* Start *

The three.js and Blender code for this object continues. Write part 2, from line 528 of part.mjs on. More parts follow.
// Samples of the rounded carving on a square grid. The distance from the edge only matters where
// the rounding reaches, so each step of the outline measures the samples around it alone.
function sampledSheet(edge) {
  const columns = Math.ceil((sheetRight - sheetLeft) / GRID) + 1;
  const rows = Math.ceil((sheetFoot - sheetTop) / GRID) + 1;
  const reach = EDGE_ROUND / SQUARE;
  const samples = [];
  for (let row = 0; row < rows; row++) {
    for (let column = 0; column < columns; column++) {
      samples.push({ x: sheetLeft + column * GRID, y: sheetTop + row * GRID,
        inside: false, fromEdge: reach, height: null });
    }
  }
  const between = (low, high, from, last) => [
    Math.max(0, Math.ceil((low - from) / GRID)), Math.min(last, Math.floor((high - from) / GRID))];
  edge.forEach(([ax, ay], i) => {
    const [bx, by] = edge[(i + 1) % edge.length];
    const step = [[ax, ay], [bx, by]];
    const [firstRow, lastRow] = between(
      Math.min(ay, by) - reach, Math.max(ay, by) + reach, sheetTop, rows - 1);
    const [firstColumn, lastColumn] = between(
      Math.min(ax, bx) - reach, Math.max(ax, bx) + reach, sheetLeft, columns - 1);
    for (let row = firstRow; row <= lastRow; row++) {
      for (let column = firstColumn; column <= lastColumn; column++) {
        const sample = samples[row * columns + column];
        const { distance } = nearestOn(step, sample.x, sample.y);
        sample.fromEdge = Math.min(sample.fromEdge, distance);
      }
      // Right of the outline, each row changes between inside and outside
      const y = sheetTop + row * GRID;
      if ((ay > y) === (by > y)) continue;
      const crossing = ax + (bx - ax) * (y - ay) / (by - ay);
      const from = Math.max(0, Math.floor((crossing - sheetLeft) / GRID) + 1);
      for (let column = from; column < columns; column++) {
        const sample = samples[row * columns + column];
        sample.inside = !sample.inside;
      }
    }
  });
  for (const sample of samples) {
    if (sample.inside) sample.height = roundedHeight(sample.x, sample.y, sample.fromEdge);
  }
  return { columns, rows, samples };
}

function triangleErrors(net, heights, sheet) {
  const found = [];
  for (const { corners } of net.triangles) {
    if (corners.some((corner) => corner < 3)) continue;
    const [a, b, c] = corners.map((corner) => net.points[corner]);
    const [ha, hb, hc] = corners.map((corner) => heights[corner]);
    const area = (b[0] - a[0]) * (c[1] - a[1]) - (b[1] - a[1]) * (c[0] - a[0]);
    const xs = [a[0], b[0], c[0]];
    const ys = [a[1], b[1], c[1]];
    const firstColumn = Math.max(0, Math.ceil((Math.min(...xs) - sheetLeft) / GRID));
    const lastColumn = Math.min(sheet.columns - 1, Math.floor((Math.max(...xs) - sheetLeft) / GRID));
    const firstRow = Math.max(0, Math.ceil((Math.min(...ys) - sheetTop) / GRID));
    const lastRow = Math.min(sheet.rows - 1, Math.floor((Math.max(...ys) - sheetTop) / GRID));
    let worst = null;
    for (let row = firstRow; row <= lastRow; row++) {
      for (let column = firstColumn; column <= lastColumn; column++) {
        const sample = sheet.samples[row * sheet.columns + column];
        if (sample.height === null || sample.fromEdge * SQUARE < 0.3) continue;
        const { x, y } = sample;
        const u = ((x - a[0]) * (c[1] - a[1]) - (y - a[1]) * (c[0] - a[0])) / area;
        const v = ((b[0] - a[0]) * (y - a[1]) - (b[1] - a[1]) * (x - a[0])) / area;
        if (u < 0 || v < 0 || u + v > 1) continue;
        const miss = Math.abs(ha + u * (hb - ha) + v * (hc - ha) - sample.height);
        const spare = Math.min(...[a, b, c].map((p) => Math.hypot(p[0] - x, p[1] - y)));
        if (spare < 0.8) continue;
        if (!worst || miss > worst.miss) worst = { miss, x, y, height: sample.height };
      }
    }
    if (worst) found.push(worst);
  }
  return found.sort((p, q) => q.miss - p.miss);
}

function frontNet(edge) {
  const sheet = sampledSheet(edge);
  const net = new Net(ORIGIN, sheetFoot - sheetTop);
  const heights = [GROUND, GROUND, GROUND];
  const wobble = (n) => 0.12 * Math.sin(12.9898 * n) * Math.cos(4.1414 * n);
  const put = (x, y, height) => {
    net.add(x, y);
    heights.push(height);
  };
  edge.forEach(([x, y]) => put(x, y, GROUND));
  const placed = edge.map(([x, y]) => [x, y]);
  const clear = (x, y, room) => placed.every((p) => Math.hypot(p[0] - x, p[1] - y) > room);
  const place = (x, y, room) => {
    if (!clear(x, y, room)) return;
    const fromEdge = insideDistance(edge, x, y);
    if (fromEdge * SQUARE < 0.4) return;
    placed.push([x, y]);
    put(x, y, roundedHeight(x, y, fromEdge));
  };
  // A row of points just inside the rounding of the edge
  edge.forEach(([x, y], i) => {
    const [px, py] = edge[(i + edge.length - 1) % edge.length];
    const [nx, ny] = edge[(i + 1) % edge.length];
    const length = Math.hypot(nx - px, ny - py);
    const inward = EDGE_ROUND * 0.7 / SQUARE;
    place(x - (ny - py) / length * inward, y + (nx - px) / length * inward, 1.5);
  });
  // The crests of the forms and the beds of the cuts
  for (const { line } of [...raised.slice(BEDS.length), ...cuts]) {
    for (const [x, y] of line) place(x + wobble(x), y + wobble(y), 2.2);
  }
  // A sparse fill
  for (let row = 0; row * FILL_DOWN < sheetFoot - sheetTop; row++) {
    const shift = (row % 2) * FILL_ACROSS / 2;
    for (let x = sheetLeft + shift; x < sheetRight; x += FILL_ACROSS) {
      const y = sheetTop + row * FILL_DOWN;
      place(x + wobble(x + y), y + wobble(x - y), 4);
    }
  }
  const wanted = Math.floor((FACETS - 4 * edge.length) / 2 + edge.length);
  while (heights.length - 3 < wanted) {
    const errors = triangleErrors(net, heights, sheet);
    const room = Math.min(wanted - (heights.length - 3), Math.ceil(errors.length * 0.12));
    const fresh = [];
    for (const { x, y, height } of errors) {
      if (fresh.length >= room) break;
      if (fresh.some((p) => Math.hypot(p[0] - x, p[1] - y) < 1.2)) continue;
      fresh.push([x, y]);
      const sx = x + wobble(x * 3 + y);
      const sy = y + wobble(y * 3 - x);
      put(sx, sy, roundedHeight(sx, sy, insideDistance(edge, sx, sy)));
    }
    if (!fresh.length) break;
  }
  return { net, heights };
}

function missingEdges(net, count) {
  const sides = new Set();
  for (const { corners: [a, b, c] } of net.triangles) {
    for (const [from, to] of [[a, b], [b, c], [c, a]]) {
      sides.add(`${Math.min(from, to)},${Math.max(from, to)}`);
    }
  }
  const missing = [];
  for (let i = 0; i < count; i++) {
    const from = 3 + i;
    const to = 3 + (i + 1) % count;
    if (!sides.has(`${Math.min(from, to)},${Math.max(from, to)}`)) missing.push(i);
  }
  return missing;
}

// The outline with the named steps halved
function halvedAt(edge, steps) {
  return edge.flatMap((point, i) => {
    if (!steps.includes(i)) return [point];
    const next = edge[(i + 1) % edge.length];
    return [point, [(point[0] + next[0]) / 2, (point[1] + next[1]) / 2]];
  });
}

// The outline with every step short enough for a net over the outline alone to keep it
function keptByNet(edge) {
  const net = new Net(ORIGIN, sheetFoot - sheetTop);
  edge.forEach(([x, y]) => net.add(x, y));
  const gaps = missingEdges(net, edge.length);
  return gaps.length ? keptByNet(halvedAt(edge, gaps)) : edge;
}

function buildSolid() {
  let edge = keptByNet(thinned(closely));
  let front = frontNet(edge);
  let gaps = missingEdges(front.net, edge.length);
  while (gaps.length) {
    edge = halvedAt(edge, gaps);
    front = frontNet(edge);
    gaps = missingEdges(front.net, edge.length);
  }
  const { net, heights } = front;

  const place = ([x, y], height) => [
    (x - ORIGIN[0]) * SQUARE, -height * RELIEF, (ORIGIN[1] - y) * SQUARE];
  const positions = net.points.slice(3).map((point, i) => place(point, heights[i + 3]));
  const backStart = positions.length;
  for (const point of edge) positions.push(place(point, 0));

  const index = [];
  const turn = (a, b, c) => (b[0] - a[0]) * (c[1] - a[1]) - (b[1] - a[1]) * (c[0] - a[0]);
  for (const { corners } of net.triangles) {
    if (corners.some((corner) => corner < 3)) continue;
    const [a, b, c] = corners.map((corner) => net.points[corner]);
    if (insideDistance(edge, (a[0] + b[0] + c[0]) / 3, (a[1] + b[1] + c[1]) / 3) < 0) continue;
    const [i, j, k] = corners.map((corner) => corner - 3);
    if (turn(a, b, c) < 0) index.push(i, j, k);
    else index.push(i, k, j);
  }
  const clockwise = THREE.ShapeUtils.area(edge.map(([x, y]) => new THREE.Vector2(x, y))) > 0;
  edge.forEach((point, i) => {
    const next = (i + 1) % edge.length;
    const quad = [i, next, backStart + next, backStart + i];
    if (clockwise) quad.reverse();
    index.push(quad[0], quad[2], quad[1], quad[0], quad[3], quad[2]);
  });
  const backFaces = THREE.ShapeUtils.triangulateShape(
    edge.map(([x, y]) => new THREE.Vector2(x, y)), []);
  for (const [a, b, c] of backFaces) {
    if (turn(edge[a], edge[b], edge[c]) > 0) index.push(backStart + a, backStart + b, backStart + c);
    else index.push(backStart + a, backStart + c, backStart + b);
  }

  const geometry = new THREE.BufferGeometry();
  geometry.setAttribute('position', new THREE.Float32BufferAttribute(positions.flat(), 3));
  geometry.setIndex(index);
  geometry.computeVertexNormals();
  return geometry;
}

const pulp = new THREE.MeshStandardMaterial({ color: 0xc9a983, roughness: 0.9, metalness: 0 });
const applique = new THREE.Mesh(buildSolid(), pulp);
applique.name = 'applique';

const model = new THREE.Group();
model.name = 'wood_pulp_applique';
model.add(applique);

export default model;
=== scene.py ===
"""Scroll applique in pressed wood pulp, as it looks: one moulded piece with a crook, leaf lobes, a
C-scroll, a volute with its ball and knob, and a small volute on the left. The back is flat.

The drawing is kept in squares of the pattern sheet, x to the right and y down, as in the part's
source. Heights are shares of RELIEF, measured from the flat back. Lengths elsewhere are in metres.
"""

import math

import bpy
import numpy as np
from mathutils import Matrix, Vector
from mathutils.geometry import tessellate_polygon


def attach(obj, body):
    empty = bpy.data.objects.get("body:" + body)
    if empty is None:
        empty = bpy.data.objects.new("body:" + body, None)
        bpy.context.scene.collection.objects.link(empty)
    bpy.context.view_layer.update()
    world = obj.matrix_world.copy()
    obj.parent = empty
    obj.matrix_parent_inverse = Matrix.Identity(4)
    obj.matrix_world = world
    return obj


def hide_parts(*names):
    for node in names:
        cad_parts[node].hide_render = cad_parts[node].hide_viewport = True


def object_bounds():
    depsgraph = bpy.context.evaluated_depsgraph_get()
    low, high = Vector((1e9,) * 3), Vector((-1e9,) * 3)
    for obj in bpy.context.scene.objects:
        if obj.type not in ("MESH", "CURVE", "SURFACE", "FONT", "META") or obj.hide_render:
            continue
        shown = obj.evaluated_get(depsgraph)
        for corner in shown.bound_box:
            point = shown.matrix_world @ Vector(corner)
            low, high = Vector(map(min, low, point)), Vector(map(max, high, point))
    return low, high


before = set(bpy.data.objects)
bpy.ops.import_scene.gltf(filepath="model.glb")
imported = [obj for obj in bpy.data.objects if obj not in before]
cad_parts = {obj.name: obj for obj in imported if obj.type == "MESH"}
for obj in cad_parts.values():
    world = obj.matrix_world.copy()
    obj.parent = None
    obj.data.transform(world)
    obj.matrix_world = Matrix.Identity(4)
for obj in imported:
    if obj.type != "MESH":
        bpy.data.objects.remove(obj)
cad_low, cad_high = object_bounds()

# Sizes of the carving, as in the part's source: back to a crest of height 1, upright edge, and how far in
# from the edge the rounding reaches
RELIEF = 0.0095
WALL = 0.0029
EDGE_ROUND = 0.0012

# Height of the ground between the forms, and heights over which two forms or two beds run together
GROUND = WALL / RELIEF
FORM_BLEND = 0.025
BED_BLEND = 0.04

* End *

§ SHORT TASK: Beginning with the line containing "const geometry = new" and ending with the line containing "cad_parts[node].hide_render = cad_parts[node].hide_viewport", extract those lines exactly from the listing above, and only those.

§ RESULT FOR THIS TASK:
  const geometry = new THREE.BufferGeometry();
  geometry.setAttribute('position', new THREE.Float32BufferAttribute(positions.flat(), 3));
  geometry.setIndex(index);
  geometry.computeVertexNormals();
  return geometry;
}

const pulp = new THREE.MeshStandardMaterial({ color: 0xc9a983, roughness: 0.9, metalness: 0 });
const applique = new THREE.Mesh(buildSolid(), pulp);
applique.name = 'applique';

const model = new THREE.Group();
model.name = 'wood_pulp_applique';
model.add(applique);

export default model;
=== scene.py ===
"""Scroll applique in pressed wood pulp, as it looks: one moulded piece with a crook, leaf lobes, a
C-scroll, a volute with its ball and knob, and a small volute on the left. The back is flat.

The drawing is kept in squares of the pattern sheet, x to the right and y down, as in the part's
source. Heights are shares of RELIEF, measured from the flat back. Lengths elsewhere are in metres.
"""

import math

import bpy
import numpy as np
from mathutils import Matrix, Vector
from mathutils.geometry import tessellate_polygon


def attach(obj, body):
    empty = bpy.data.objects.get("body:" + body)
    if empty is None:
        empty = bpy.data.objects.new("body:" + body, None)
        bpy.context.scene.collection.objects.link(empty)
    bpy.context.view_layer.update()
    world = obj.matrix_world.copy()
    obj.parent = empty
    obj.matrix_parent_inverse = Matrix.Identity(4)
    obj.matrix_world = world
    return obj


def hide_parts(*names):
    for node in names:
        cad_parts[node].hide_render = cad_parts[node].hide_viewport = True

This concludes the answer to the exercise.